The Africa of Zuma
Ramesh Sujanani, Guest Columnist
DURING OUR Jamaica Independence celebrations, we had a visit from President of South Africa Jacob Zuma, a person of a Zulu heritage. While here, there was a violent incident occurring at a platinum mine in South Africa which, based on what is reported, is partly controlled by Mr Zuma through his union, the National Union of Mineworkers (NUM), and he had to hurry back.
Zuma is also the president of the African National Congress (ANC), the ruling party of South Africa; consequently, Jacob Zuma had been elected president in 2007 after defeating incumbent Thabo Mbeki at an ANC conference. At that time, Zuma was also a member of the South African Communist Party, but he left to return to the ANC when Mbeki was recalled by the ANC. The ANC believed, and a court also ruled, that Zuma was unfairly treated in his prosecution for corruption. The charges were thereafter dismissed on the grounds of interference (by Mbeki).
Zuma has had the distinction of serving prison sentence with Nelson Mandela at Robben Island, along with other notable ANC leaders. Zuma was in line to succeed Mbeki on the 18th of December, 2007. Zuma was ahead of Mbeki at the nomination conference, and succeeded as head of the ANC, and therefore became the titular president of South Africa. Then days later, Zuma was arrested by prosecuting authorities on various counts of racketeering, money laundering, corruption and fraud. Apparently, there was some intent from Mbeki to press the charges, out of prejudice to Zuma. An acting president of the ANC was sworn in, the ANC ruled Mbeki unfit to serve, leaving the door open to Zuma who won the elections in May 2009 and became president of South Africa.
Zuma describes himself as a socialist, and received support from women voters and youth leaders of the ANC, seeking 'the redistribution of wealth'. Yet he was quick to assure local and overseas financiers that their investments were secure.
At this time, Jacob Zuma is not the president of South Africa; he has to wait until the people vote him in again once more, in two weeks. His party, the ANC, believes he will be returned, but allegations about political corruption and a rapist who discards HIV protection, the incident at the mine, decries his suitability as PM, and he needs to go back to the electorate. His reputation on gay rights was also unacceptable; at one time he protested their rights, and at another he vouched for them.
When at first it appeared and was reported that miners from an operational Platinum Lonmin (Marikana) mine shot and killed police officers and other miners, this rumour was put to rest when it was shown that the police were the ones who shot the miners.

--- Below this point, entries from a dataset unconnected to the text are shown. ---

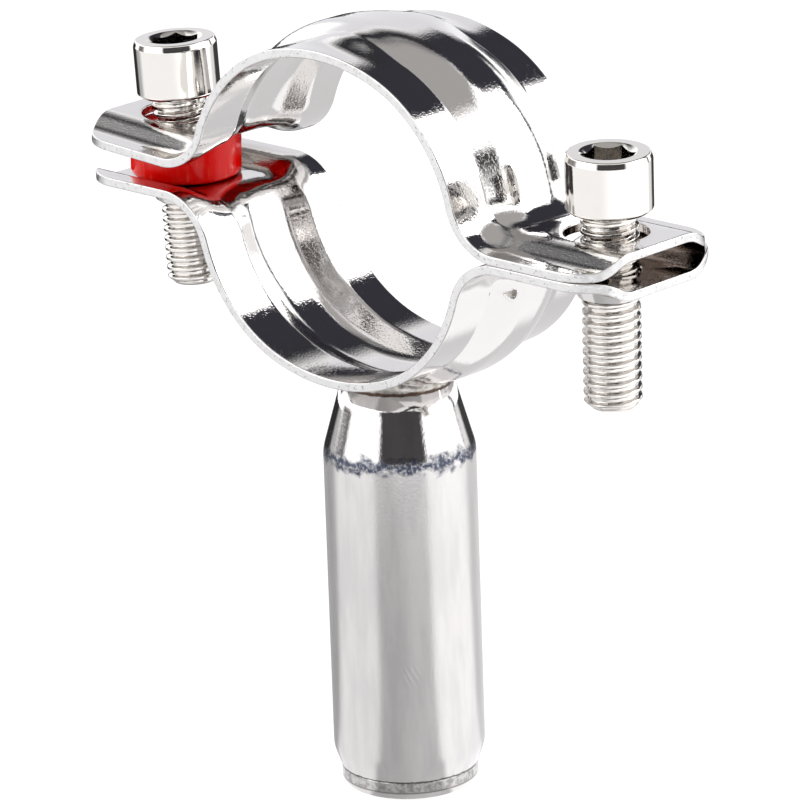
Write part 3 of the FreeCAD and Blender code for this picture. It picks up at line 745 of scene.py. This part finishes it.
class Look(Nodes):
    """A material with its main shader."""

    def __init__(self, name, base, metallic, roughness):
        self.material = bpy.data.materials.new(name)
        self.material.use_nodes = True
        super().__init__(self.material.node_tree)
        self.shader = self.tree.nodes["Principled BSDF"]
        self.shader.inputs["Base Color"].default_value = (*base, 1.0)
        self.shader.inputs["Metallic"].default_value = metallic
        self.shader.inputs["Roughness"].default_value = roughness
        self.place = self.add("ShaderNodeTexCoord").outputs["Object"]

    def noise(self, size_mm, stretch=(1, 1, 1), detail=2.0):
        """Noise whose features are about this many millimetres across, longer where stretch is above one."""
        mapping = self.add("ShaderNodeMapping")
        self.link(self.place, mapping.inputs["Vector"])
        mapping.inputs["Scale"].default_value = [1000.0 / size_mm / part for part in stretch]
        node = self.add("ShaderNodeTexNoise")
        self.link(mapping.outputs["Vector"], node.inputs["Vector"])
        node.inputs["Scale"].default_value = 1.0
        node.inputs["Detail"].default_value = detail
        return node.outputs["Fac"]

    def bump(self, height, depth_mm, before=None):
        """Relief this deep where the height goes from 0 to 1."""
        node = self.add("ShaderNodeBump")
        node.inputs["Strength"].default_value = 1.0
        node.inputs["Distance"].default_value = depth_mm * MM
        self.link(height, node.inputs["Height"])
        if before is not None:
            self.link(before, node.inputs["Normal"])
        return node.outputs["Normal"]

    def drive(self, **sockets):
        for name, value in sockets.items():
            self.link(value, self.shader.inputs[name.replace("_", " ")])

    def height_mm(self):
        """Height above the object's origin."""
        split = self.add("ShaderNodeSeparateXYZ")
        self.link(self.place, split.inputs[0])
        return self.times(split.outputs["Z"], 1000.0)

    def scuff(self):
        """Short slanted scratches in a small oval on the stem's front."""
        offset = self.add("ShaderNodeVectorMath", operation="SUBTRACT")
        self.link(self.place, offset.inputs[0])
        offset.inputs[1].default_value = [part * MM for part in SCUFF_PLACE]
        split = self.add("ShaderNodeSeparateXYZ")
        self.link(offset.outputs[0], split.inputs[0])
        size = self.add("ShaderNodeVectorMath", operation="LENGTH")
        self.link(offset.outputs[0], size.inputs[0])
        inside = self.spread(size.outputs["Value"], SCUFF_HALF * 0.4 * MM, SCUFF_HALF * MM, 1.0, 0.0)
        per_metre = 1.0 / (SCUFF_WAVE * MM)
        slanted = self.math("ADD", self.times(split.outputs["X"], per_metre),
                            self.times(split.outputs["Z"], SCUFF_SLANT * per_metre))
        return self.times(self.math("SINE", slanted), self.times(inside, SCUFF_STRENGTH))


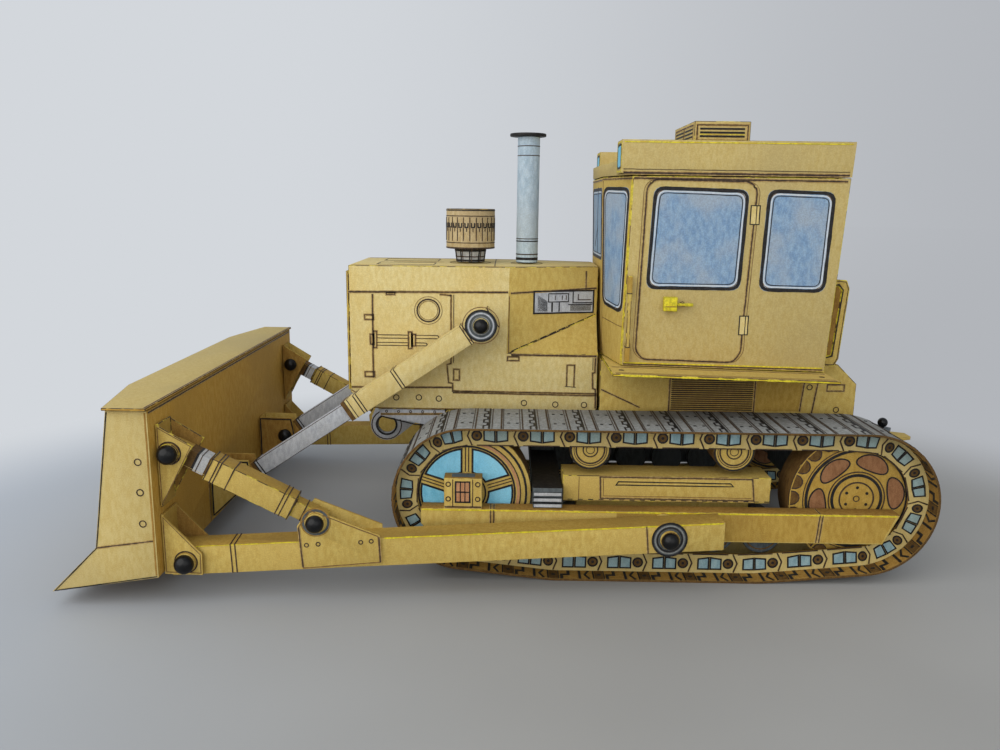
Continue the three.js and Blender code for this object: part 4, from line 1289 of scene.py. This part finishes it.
# %% Sprocket
WINDOWS, TEETH = 6, 24
lens_shape = [(5.3 * math.sin(a), 12.5 + 2.7 * math.cos(a) - 0.9 * math.sin(a) ** 2) for a in turns(24)]
half_hole = [(-2.3, 20.9), (-2.0, 19.5), (-1.1, 18.5), (0, 18.2), (1.1, 18.5), (2.0, 19.5), (2.3, 20.9)]
for sheet in wheel_print:
    sheet.fill(lens_shape, "pad")
    sheet.line(lens_shape, 0.45, "black", closed=True, steady=True)
round_axle("sprocket_windows", "sprocket_left", WINDOWS, math.radians(40))
for sheet in wheel_print:
    sheet.fill(half_hole, "shade")
    sheet.line(half_hole, 0.4, "ink", steady=True)
round_axle("sprocket_teeth", "sprocket_left", TEETH, 0)
for sheet in wheel_print:
    sheet.dot(0, 3.7, 0.5, "black", 8)
round_axle("sprocket_bolts", "sprocket_left", WINDOWS, 0)
wheel_rings("sprocket_left", (5.4, 0.5, "ink"), (7.8, 0.9, "black"), (8.9, 0.4, "ink"), (16.0, 0.9, "black"),
            (17.0, 0.3, "ink"), (0.9, 0.3, "ink"))

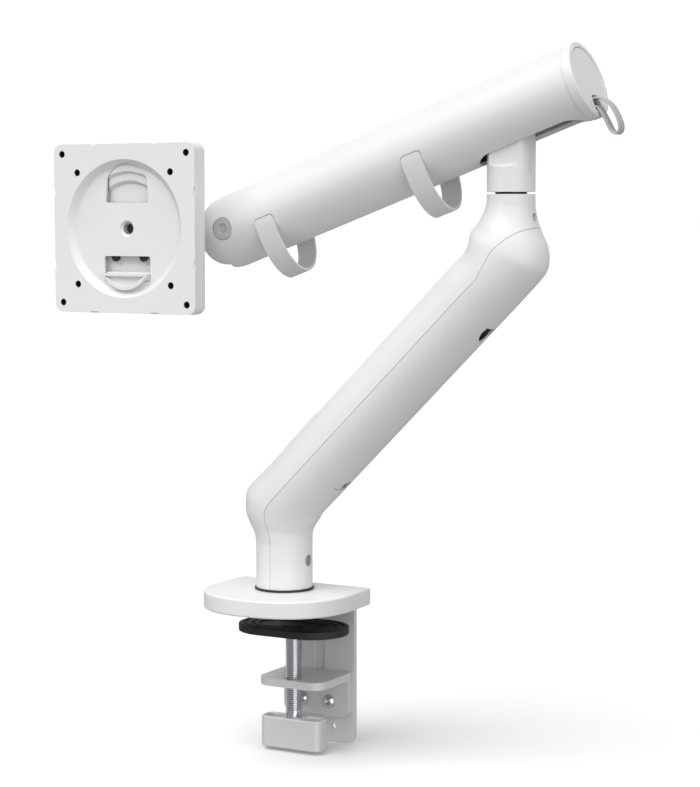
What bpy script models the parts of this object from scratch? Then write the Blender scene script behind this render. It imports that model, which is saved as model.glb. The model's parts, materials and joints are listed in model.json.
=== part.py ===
"""Desk-clamped monitor arm: clamp, post, angled lower arm, sprung upper tube and mounting head.

Units are metres, +Z is up. The origin is on the post's axis where the base rests on the desk.
Both arms lie in the XZ plane: the lower arm leans towards +X, the tube comes back towards -X,
and the mounting plate faces -Y. The desk's rear edge runs along X, behind the post.
"""

import math

import bmesh
import bpy
from mathutils import Matrix, Vector

GAP = 0.0003  # clearance between pieces that touch
SLIM = 0.0015  # an extra length that carries a cutter past a face

# base plate and what holds it to the desk
BASE_HALF = 0.0525
BASE_POWER = 2.35
BASE_BACK_Y = 0.030
BASE_BACK_HALF = 0.0508
BASE_THICK = 0.012
DESK_PAD_THICK = 0.0012
DESK_PAD_INSET = 0.004
BRACKET_HALF = 0.0277
BRACKET_THICK = 0.004
BRACKET_FRONT_Y = -0.026
BRACKET_DROP_Y = 0.048
BRACKET_BOTTOM = -0.1030
BRACKET_CORNER = 0.007
BRACKET_GROOVE_HALF = 0.0040
BRACKET_GROOVE_DEPTH = 0.0014
BRACKET_HOLE_R = 0.0021
BRACKET_HOLE_Z = -0.0928
JAW_TOP = -0.0527
JAW_THICK = 0.0053
JAW_FRONT_Y = 0.0033
JAW_HALF = 0.0258
JAW_CORNER = 0.011
JAW_FLANGE_THICK = 0.005
JAW_FLANGE_BOTTOM = -0.0840
JAW_SCREW_X = 0.0109
JAW_SCREW_Z = -0.0738
JAW_SCREW_R = 0.0025
JAW_SCREW_HEAD_R = 0.0048
JAW_SCREW_HEAD_H = 0.0036

# clamp screw, pad and knob
CLAMP_Y = 0.0125
SCREW_R = 0.0055
PAD_LENGTH = 0.080
PAD_WIDTH = 0.050
PAD_THICK = 0.0052
PAD_BOTTOM = -0.0200
SOCKET_R = 0.0105
SOCKET_WALL = 0.0022
KNOB_LENGTH = 0.0475
KNOB_WIDTH = 0.0150
KNOB_TOP = -0.0797
KNOB_HEIGHT = 0.0212
KNOB_CORNER = 0.0058
KNOB_POCKET_DEPTH = 0.012
KNOB_WALL = 0.0024
KNOB_HUB_R = 0.0082

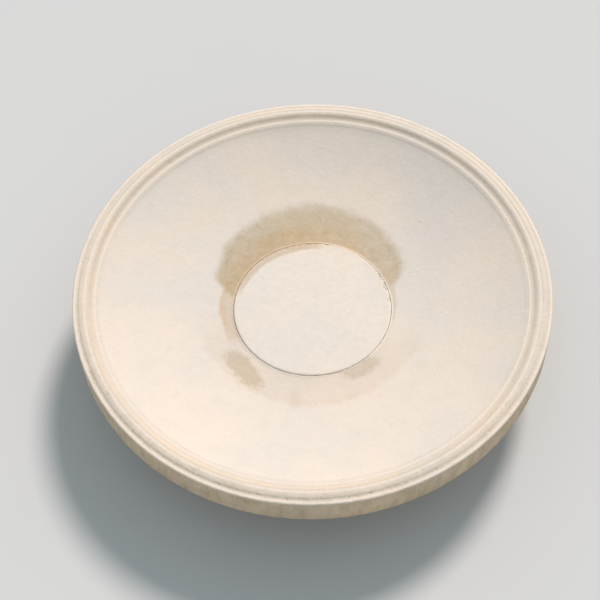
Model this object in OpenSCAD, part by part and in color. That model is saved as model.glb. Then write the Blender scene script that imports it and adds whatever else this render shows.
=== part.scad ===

While the authorities and mine owners were investigating the circumstances, rising tensions at the mine exploded in September 2012 in grisly violence as police opened fire on striking miners. Bloodstained bodies lay strewn about a field in a police response reminiscent of the ugly days of apartheid. Police have not released a death toll, but a South African Press Association reporter counted 18 corpses. It's feared more could be dead. Witnesses described the scene as chaotic, making it seemingly impossible to determine who started firing on whom first. The South African Police Service, though, issued a statement subsequently indicating its members trying to "disarm and disperse a heavily armed group of illegal gatherers at Lonmin mine" when they were fired upon. They returned live arms fire killing and wounding many. Why rubber bullets, tear gas, water hose were not used remains a mystery for a sophisticated country like South Africa.
Eventually, the miners were charged with murder under an anti-apartheid law, which surprised the community of South Africa who thought the law had long been disbanded. Returning from his visits abroad to Jamaica from the 50th Independence celebrations and from a conflict problem in Mozambique, Jacob Zuma assessed the enormity of the problem and decided to appoint a commission of enquiry.
The police maintained their self-defence stance, because of frequent provocation by miners in previous days. But the social tiger raised its growling head, making Marikana the battleground of class and culture, creating a social divide.
Zuma regained control in spite of the massacre, but his administration at the ANC is divided, so all considerations will have to wait until he returns, or is replaced.